For viewers, the best entry point is the video catalog. Start with BOOM CLUB VOL 1 to understand the early identity, then move through the 2023 and 2024 releases to see how the style develops. The edits are the cleanest way to understand the brand because BOOMCLUB is not primarily a product company. It is a media and scene company.
For music, use the radio episodes. They show the personality of the collective even when no skiing is on screen. For skiers who build playlists around trips, drives and park sessions, that part of BOOMCLUB may be as relevant as the videos.
For apparel, treat the shop as lifestyle support. Hoodies, tees and sweatshirts make sense for travel, après, movie nights and everyday wear. Do not confuse them with technical outerwear. BOOMCLUB merch is about supporting and representing the project, not replacing waterproof snow gear.
Boom Club earns a 3 out of 5 importance rating because it is verified, current, ski-specific and culturally clear. It has a skipowd.tv sponsor page, an official website, named founders, resident skiers, a video catalog, a radio mix series, event activity and merch. The identity is strong: freeskiing, UKG, bassline, fisheye filming, rail jams and good vibes.

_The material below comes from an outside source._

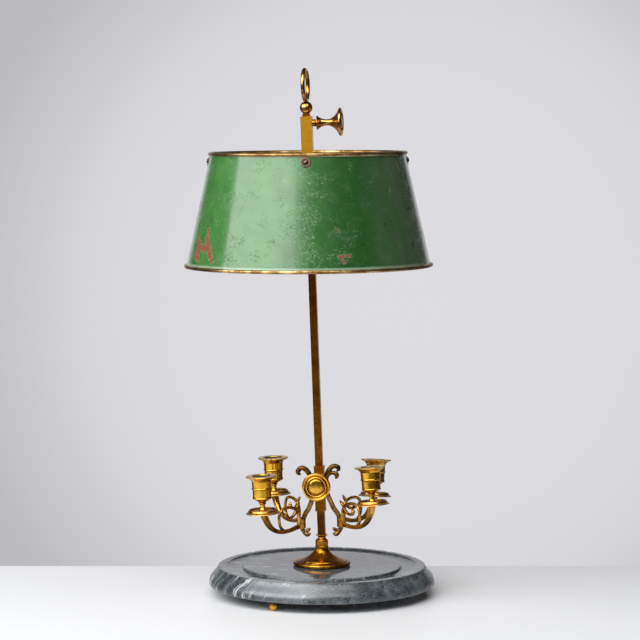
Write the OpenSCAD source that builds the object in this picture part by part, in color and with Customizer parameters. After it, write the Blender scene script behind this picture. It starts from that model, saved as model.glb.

It is not rated higher because it is still young and relatively small. The first video is from October 2022, the skipowd.tv page currently lists one associated video, and BOOMCLUB does not yet have the long-term influence of studios like Level 1, Matchstick Productions, Teton Gravity Research, SLVSH, HOTLAPS, Real Skifi or BuldozLife Tube. Its influence is real, but still developing.
On skipowd.tv, BOOMCLUB belongs as a UK-linked freeski production and events studio. Its value is the scene around the skiing: the fisheye park lap, the rail jam, the bassline mix, the movie night, the hoodie, the parking-lot ball game and the feeling that skiing is better when the crew turns the whole day into an event.